巨大な獅子が街をゆく
2009年6月10日から14日まで、築地の波除稲荷神社で、夏の大祭「つきじ獅子祭」が催された。獅子頭を神輿のように担いで練り歩くことで知られる祭りである。
波除稲荷神社は、同社によれば江戸時代の萬治2年(1659)、築地の埋立工事のさなか波間に突如現れた稲荷大神を祀ったことに始まる。すると、荒天荒波がただちに鎮まり工事が無事に完成したという。人々は、龍や虎、獅子頭などの飾り物を奉納し、皆で担ぎあって祝った。それが「つきじ獅子祭」の起源らしい。ごく近い佃島の住吉神社例大祭(8月の佃祭)でも同様に獅子頭を担ぐ。このあたりの海に関わりのある人々は、一般に見られる獅子舞のように、獅子頭を厄除けの縁起物のように考えていたのではと想像する。
「つきじ獅子祭」は、江戸から明治、大正にかけ、氏子各町の獅子頭が多数参加して盛んに行われたが、関東大震災(1923)ですべて失われた。唯一焼失を免れたのが、社宝として保存されている嘉永元年(1848)製作の金獅子(写真下左)だという話である。
その後、獅子祭としてのにぎわいが戻ったのは比較的新しく、1990年に雄の「厄除天井大獅子」(写真3番目)が奉納され、1997年の祭礼で巡行が行われてからである。さらに2002年には、雌の「弁財天お歯黒獅子」(写真2番目)が奉納されて女性の手で担がれるようになり、以来、3年に1度の本祭には、神社神輿、雄獅子、雌獅子のいずれか2基、間の陰祭では、いずれか1基が繰り出されるようになったという。

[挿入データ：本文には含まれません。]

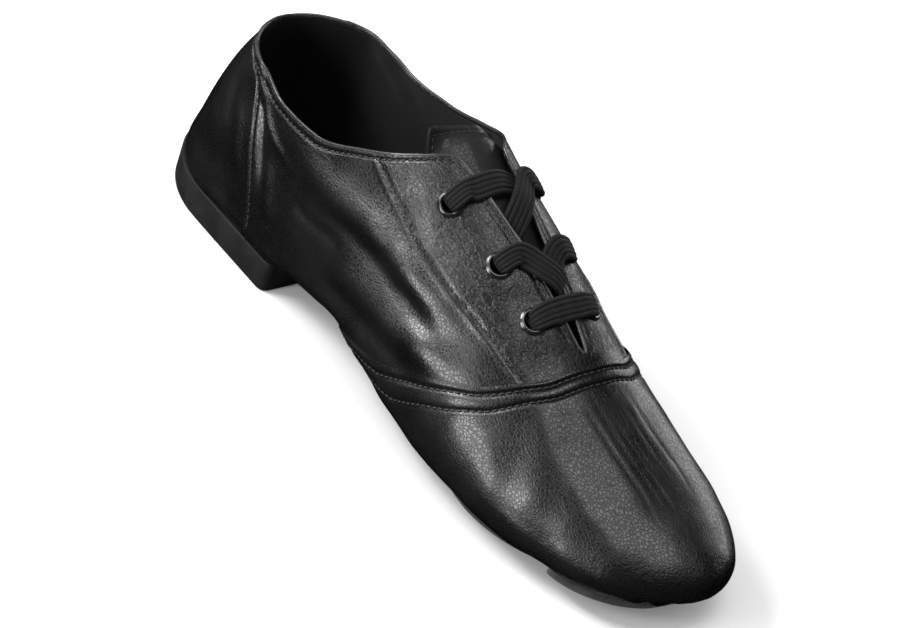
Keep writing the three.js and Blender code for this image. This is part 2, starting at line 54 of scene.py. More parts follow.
# Sizes of the last, in millimetres, as in the solids
LENGTH = 250.0
BALL_WIDTH = 79.0
INSTEP_DEPTH = 89.0
COLLAR_DEPTH = 57.0
HEEL_HEIGHT = 9.0
HEEL_LENGTH = 70.0
HEEL_RIM = 2.0
HEEL_PROUD = 0.7
HEEL_CORNER = 3.0
TOE_SPRING = 10.0
HEEL_LEAN = 13.0
HEEL_FLARE = 4.5
RIDGE_SHIFT = 3.5
SETTLE = 0.8
WALL = 1.6
VAMP_STEP = 0.8
TONGUE_WALL = 1.4
INSOLE_THICKNESS = 1.5
PAD_THICKNESS = 2.0
GAP = 0.3
THROAT_END = 176.0
THROAT_HALF_GAP = 7.8
EYELET_STATIONS = (122.0, 145.0, 163.0)
EYELET_INSET = 9.3
EYELET_RADIUS = 4.8
EYELET_HOLE_RADIUS = 3.2
LACE_WIDTH = 8.5
LACE_THICKNESS = 1.2
BALL_FLOOR = PAD_THICKNESS + GAP + VAMP_STEP
HEEL_SEAT = HEEL_HEIGHT + GAP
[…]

このサイクルでいくと今年2009年は陰祭だが、何と神社の御鎮座350年という記念の年に当たる。14日の日曜日には、「復活江戸の祭り」と銘打って、雄獅子、雌獅子に加えて社宝の金獅子、さらに各町会の獅子頭も加わり、一斉に築地の町を練り歩く…これは見なくては! ということで、朝8時過ぎから始まる各町獅子頭の巡行(写真上)に間に合うように現地へ。日曜日の築地、人出は思ったほどではなかったが、巨大な獅子頭の巡行はなかなか見ごたえのあるものであった。神社神輿の渡御はなく、公開だけされていた(写真下右)。今後、御鎮座350年記念行事の一環として、龍と虎の神輿も復活するらしい。2011年の本祭は一段と盛り上がりそうである。
なお、大獅子は普段、境内の専用の社殿に祀られていて自由に拝観できる。築地場外市場に買物の折に、厄除を祈願してはいかがだろう。